## [CHALLENGE]
In the listing below, locate the line that contains "Model this object" and the line that contains "groove_angle = 80.9". Restate word for word those two lines and every line between them, and nothing else.

CAD and scene scripts:
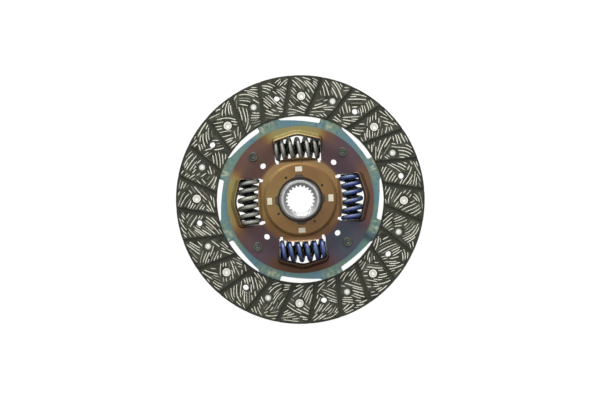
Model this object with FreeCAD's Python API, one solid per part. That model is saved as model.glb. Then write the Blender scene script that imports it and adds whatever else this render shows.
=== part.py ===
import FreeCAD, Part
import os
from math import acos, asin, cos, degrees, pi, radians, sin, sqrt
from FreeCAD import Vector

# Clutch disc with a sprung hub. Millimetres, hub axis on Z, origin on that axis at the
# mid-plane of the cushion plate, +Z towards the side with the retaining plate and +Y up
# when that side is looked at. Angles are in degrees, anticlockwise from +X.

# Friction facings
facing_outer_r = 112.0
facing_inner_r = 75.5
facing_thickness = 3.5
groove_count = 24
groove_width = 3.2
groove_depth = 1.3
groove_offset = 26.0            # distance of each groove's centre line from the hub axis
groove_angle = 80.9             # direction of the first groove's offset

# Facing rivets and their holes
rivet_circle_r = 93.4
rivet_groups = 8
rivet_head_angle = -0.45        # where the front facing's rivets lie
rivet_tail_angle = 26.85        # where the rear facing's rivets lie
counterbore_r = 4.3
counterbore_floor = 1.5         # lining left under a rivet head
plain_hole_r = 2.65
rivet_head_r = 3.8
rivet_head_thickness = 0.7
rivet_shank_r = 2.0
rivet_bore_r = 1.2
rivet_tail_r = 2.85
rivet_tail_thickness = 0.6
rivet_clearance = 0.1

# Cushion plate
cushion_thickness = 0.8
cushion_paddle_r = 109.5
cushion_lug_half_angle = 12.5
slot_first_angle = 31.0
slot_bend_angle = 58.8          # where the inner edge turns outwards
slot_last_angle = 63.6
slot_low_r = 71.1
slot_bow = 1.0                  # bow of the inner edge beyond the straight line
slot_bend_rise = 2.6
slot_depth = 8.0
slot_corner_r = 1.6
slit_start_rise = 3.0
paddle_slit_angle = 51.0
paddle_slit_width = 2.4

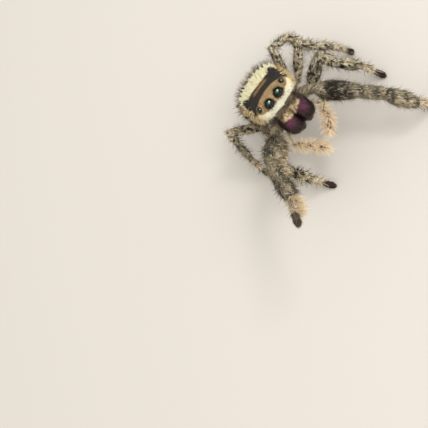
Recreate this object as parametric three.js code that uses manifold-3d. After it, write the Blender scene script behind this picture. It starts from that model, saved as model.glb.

...

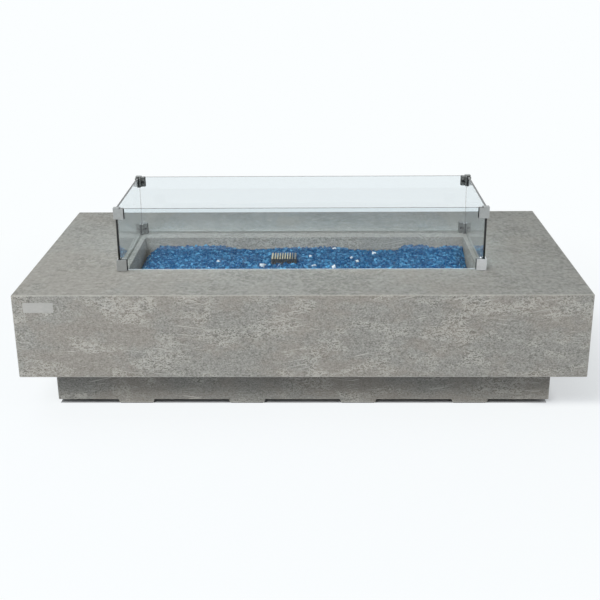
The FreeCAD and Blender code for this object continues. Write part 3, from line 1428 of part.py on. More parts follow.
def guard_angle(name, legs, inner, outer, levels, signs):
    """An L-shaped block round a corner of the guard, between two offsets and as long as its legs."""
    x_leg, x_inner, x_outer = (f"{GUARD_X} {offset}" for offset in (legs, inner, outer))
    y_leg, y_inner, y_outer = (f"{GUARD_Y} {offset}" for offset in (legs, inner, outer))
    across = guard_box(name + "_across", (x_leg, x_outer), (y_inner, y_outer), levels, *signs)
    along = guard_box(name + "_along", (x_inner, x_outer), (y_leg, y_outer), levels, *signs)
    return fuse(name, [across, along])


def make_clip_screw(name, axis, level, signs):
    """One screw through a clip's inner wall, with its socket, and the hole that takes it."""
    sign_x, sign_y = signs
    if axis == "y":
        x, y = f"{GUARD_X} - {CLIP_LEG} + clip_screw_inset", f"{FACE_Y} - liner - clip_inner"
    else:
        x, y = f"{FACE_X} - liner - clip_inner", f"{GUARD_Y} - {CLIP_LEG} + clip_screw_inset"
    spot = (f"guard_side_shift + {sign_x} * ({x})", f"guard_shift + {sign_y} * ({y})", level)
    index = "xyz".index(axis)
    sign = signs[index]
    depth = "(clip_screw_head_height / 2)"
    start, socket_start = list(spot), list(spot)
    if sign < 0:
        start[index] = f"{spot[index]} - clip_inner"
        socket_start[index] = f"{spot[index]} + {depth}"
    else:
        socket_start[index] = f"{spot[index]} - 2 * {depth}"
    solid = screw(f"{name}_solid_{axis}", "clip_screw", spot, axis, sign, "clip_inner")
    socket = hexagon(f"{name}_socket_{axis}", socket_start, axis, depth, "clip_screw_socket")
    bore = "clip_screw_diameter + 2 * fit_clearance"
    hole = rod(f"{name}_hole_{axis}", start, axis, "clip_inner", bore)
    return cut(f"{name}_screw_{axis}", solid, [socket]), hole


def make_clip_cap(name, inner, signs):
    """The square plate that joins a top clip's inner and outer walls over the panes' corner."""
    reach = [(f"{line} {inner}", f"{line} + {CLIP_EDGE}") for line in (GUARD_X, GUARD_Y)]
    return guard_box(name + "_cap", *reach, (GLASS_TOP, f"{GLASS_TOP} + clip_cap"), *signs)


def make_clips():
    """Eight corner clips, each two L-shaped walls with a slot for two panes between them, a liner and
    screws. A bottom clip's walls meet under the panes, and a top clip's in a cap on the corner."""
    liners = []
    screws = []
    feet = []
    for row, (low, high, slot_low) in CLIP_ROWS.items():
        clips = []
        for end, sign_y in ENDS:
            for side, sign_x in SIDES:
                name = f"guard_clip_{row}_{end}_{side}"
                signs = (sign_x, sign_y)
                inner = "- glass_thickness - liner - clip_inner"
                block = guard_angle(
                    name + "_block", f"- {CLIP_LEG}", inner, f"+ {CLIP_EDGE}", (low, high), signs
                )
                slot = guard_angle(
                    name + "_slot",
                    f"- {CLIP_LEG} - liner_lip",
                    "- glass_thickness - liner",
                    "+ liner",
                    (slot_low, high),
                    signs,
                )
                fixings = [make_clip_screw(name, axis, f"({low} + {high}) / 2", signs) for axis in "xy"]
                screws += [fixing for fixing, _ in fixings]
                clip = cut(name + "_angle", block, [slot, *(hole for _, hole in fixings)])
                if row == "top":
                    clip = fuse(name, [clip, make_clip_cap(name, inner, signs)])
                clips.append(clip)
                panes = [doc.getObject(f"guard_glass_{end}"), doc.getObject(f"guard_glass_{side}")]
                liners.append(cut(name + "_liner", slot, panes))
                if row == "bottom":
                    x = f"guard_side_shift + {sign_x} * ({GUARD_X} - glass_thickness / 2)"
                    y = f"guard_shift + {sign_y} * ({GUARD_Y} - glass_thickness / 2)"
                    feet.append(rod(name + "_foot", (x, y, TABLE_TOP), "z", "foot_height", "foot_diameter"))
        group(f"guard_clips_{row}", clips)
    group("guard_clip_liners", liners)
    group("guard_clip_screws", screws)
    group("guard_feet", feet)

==

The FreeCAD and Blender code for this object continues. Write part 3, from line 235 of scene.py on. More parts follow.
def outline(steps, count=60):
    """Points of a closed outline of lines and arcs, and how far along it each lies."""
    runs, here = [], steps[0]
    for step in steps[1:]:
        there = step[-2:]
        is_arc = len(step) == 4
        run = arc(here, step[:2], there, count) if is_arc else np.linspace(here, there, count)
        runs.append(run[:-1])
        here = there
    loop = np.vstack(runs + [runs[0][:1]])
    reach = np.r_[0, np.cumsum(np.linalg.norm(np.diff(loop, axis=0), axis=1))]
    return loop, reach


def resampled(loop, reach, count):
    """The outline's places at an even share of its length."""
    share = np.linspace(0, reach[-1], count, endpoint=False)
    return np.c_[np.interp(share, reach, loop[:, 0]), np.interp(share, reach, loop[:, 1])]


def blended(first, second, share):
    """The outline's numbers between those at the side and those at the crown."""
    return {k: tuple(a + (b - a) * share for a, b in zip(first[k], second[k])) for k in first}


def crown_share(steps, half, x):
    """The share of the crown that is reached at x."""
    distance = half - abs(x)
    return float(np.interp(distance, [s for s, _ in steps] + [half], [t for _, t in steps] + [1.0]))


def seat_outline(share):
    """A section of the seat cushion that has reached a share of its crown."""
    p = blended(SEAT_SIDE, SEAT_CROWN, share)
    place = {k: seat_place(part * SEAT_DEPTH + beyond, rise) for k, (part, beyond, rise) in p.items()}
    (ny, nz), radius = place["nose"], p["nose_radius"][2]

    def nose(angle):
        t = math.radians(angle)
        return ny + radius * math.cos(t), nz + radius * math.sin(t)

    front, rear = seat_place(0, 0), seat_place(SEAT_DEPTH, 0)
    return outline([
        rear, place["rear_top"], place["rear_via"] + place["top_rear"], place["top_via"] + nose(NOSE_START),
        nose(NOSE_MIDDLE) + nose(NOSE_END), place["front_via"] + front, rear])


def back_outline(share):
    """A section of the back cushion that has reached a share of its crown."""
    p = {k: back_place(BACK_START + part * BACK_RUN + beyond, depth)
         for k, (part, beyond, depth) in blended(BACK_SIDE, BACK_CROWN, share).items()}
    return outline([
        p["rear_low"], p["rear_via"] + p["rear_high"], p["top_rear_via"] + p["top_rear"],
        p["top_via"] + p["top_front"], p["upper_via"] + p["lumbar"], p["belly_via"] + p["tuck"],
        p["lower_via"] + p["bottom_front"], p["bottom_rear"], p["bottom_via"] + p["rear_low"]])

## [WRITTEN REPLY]
Model this object with FreeCAD's Python API, one solid per part. That model is saved as model.glb. Then write the Blender scene script that imports it and adds whatever else this render shows.
=== part.py ===
import FreeCAD, Part
import os
from math import acos, asin, cos, degrees, pi, radians, sin, sqrt
from FreeCAD import Vector

# Clutch disc with a sprung hub. Millimetres, hub axis on Z, origin on that axis at the
# mid-plane of the cushion plate, +Z towards the side with the retaining plate and +Y up
# when that side is looked at. Angles are in degrees, anticlockwise from +X.

# Friction facings
facing_outer_r = 112.0
facing_inner_r = 75.5
facing_thickness = 3.5
groove_count = 24
groove_width = 3.2
groove_depth = 1.3
groove_offset = 26.0            # distance of each groove's centre line from the hub axis
groove_angle = 80.9             # direction of the first groove's offset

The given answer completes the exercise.